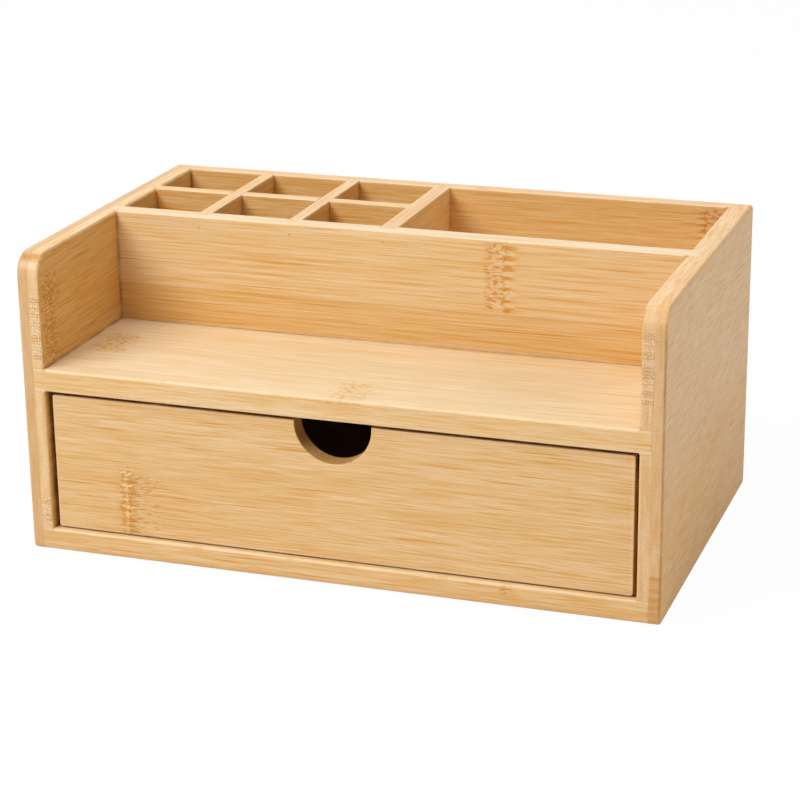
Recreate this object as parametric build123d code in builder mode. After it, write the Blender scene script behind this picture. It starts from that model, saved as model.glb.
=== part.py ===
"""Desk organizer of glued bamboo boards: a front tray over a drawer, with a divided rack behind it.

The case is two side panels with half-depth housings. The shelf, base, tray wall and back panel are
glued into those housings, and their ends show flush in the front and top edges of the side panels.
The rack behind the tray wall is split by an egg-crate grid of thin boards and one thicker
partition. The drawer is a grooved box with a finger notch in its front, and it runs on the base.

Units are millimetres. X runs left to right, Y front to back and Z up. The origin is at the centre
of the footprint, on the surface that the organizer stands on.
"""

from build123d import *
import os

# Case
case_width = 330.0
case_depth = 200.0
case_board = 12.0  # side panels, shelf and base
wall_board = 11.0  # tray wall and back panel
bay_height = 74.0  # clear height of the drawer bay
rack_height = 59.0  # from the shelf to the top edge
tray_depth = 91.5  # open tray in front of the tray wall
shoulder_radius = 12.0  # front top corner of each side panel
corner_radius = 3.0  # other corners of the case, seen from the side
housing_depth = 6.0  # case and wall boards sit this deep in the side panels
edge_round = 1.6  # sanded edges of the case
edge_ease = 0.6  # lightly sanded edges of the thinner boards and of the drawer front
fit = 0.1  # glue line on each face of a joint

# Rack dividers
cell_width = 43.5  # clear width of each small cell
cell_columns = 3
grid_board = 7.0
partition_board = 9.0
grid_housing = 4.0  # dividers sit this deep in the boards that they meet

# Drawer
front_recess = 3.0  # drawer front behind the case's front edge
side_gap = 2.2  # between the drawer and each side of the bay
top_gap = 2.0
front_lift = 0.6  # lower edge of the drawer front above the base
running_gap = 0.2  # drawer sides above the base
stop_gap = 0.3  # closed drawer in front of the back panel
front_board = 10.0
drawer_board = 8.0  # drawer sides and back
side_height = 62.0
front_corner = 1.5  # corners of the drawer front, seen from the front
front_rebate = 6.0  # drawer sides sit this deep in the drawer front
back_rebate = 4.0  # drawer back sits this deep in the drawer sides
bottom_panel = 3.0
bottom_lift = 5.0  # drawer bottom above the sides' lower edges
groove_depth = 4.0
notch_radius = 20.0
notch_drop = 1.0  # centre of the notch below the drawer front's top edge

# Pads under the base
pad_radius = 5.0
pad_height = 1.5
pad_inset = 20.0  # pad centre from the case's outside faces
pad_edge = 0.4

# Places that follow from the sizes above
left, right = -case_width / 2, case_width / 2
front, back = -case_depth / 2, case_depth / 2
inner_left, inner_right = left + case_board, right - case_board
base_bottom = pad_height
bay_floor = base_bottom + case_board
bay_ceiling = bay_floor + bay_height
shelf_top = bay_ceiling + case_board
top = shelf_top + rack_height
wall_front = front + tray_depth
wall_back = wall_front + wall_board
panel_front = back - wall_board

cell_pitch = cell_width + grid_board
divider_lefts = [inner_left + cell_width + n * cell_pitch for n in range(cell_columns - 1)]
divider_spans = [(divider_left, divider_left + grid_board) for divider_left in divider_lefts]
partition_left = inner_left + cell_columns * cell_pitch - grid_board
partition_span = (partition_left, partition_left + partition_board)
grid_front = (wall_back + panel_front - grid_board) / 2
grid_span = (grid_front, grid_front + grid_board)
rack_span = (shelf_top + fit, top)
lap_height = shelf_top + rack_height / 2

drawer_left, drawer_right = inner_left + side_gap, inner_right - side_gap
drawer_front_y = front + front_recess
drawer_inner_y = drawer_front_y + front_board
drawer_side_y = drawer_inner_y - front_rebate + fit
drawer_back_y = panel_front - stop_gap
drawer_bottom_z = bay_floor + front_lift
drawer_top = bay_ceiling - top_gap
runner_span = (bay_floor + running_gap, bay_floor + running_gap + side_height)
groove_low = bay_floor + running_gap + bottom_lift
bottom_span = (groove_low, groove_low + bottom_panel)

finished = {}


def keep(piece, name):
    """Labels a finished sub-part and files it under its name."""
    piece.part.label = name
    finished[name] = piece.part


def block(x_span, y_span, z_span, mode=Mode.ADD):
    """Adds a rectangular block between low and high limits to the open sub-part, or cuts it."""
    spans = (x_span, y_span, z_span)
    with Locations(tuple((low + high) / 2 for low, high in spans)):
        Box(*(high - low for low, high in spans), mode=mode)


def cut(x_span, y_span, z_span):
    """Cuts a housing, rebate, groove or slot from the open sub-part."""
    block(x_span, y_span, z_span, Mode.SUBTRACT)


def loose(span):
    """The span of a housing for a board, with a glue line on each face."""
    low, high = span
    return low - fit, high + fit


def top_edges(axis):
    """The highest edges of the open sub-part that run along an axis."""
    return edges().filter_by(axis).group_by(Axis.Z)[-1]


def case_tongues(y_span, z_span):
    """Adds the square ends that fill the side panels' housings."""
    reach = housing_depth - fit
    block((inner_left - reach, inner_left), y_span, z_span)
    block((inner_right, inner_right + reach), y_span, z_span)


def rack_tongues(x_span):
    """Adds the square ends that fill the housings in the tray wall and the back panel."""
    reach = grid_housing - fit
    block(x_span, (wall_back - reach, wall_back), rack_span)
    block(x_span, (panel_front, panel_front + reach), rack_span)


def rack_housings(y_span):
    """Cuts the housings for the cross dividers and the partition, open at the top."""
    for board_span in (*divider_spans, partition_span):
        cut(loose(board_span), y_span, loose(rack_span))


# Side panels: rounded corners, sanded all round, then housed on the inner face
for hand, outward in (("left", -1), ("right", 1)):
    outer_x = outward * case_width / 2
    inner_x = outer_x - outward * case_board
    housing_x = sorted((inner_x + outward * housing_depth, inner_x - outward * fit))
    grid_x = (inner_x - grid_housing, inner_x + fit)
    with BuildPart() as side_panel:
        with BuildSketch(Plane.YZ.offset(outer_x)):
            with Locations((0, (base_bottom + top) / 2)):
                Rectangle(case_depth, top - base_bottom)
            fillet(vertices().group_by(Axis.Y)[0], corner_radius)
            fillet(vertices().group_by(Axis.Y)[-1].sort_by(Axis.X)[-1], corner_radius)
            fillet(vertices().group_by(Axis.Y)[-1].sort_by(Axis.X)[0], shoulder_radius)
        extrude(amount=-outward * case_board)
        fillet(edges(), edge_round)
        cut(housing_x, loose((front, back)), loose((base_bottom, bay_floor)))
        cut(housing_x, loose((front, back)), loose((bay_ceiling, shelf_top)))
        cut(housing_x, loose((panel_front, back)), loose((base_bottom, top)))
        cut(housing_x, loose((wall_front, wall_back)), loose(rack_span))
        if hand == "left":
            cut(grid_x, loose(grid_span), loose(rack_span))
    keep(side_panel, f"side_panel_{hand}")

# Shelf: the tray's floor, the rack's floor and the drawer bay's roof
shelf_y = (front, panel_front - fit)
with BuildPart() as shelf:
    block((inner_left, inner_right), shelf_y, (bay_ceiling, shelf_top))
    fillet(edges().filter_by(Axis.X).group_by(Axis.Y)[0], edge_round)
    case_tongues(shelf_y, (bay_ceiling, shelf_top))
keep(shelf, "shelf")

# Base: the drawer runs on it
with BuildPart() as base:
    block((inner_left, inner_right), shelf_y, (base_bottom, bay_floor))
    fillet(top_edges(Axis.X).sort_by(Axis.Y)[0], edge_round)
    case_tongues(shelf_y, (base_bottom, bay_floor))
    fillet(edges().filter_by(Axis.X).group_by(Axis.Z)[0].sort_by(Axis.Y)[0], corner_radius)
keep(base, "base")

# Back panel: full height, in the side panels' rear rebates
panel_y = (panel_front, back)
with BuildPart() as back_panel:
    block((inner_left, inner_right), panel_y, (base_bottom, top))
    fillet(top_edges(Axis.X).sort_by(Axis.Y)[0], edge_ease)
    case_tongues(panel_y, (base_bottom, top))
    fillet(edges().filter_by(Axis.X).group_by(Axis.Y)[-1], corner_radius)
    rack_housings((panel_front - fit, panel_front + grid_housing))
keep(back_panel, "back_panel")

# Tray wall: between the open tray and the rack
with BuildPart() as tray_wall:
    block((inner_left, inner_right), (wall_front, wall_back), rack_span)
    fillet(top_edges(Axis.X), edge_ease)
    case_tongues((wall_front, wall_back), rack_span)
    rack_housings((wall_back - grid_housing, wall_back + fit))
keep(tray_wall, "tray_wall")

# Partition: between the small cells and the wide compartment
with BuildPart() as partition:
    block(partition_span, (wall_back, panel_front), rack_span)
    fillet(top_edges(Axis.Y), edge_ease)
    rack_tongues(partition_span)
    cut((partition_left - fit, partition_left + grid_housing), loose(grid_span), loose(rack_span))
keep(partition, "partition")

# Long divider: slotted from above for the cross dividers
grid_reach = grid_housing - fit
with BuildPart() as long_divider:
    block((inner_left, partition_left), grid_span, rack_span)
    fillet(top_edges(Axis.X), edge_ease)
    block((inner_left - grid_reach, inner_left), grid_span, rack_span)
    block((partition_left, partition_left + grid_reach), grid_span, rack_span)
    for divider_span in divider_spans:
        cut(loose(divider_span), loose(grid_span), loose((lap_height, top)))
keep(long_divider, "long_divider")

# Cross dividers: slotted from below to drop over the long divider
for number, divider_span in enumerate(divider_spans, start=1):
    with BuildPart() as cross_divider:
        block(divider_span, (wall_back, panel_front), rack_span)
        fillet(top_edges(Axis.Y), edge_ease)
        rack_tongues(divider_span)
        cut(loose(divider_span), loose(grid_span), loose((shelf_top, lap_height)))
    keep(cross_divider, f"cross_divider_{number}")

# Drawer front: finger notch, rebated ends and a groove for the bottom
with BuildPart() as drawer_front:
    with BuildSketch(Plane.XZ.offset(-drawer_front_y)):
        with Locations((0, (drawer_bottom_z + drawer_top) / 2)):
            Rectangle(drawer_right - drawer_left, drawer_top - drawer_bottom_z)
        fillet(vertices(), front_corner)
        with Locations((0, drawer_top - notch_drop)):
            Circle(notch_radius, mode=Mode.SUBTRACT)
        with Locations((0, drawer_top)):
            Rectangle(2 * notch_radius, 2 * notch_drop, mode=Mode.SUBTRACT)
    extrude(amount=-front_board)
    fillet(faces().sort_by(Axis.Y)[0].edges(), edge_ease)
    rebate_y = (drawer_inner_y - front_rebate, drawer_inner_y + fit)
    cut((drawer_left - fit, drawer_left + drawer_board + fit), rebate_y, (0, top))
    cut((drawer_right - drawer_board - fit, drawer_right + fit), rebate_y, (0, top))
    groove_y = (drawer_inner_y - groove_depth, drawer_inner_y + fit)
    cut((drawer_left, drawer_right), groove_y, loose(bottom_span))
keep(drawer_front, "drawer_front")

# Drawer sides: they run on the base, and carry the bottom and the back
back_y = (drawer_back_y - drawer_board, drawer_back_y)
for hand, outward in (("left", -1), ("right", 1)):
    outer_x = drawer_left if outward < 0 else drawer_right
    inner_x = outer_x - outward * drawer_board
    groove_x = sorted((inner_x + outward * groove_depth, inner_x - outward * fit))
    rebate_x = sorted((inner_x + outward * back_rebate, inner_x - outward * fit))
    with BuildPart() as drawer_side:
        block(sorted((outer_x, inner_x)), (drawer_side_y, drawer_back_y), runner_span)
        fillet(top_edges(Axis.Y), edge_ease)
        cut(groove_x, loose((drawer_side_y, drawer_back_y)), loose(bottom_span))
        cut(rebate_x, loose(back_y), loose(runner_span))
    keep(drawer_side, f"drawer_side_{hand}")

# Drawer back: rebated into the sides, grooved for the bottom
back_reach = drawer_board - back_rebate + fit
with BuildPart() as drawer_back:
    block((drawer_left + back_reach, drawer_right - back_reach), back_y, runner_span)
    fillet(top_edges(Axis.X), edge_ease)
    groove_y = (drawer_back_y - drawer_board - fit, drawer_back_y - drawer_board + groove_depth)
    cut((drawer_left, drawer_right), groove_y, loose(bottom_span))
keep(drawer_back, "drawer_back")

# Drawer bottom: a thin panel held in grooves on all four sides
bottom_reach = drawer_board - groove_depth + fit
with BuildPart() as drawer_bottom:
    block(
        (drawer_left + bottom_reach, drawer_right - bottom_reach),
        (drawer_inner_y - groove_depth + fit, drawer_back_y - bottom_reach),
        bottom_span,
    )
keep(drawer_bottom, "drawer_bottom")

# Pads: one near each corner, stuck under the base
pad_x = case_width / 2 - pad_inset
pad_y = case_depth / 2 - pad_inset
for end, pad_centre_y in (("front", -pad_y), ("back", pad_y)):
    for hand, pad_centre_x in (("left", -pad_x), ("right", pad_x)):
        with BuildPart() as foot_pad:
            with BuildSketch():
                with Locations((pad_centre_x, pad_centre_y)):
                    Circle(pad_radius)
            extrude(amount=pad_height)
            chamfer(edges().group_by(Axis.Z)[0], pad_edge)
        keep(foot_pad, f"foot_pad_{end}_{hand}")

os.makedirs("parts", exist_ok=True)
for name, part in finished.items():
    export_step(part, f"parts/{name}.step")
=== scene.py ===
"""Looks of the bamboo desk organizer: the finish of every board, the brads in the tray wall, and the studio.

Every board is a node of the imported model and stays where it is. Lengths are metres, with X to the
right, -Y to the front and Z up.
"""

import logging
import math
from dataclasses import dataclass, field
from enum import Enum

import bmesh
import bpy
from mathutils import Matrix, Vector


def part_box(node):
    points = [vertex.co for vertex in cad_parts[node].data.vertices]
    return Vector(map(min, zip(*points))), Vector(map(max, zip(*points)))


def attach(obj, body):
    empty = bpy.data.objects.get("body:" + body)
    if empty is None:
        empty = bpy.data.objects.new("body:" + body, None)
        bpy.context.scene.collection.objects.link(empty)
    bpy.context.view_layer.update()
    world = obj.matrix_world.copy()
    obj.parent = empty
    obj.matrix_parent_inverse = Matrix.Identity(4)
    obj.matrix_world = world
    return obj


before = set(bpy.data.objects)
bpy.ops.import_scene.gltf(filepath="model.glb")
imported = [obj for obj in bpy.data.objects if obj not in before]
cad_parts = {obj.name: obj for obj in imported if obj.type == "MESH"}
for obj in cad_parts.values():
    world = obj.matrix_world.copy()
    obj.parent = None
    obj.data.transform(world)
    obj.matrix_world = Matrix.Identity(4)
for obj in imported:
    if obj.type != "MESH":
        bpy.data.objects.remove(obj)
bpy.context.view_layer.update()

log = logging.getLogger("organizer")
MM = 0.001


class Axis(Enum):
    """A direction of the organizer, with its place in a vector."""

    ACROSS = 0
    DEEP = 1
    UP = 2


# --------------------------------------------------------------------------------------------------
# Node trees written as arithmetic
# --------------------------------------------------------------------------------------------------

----

## AIM OF THE TASK
Between the line containing "zip(*points))), Vector(map(max, zip(*points)))" and the line containing "before = set(bpy.data.objects)" lies the part to return. Return it exactly, counting both of those lines.

## THE OUTPUT
    return Vector(map(min, zip(*points))), Vector(map(max, zip(*points)))


def attach(obj, body):
    empty = bpy.data.objects.get("body:" + body)
    if empty is None:
        empty = bpy.data.objects.new("body:" + body, None)
        bpy.context.scene.collection.objects.link(empty)
    bpy.context.view_layer.update()
    world = obj.matrix_world.copy()
    obj.parent = empty
    obj.matrix_parent_inverse = Matrix.Identity(4)
    obj.matrix_world = world
    return obj


before = set(bpy.data.objects)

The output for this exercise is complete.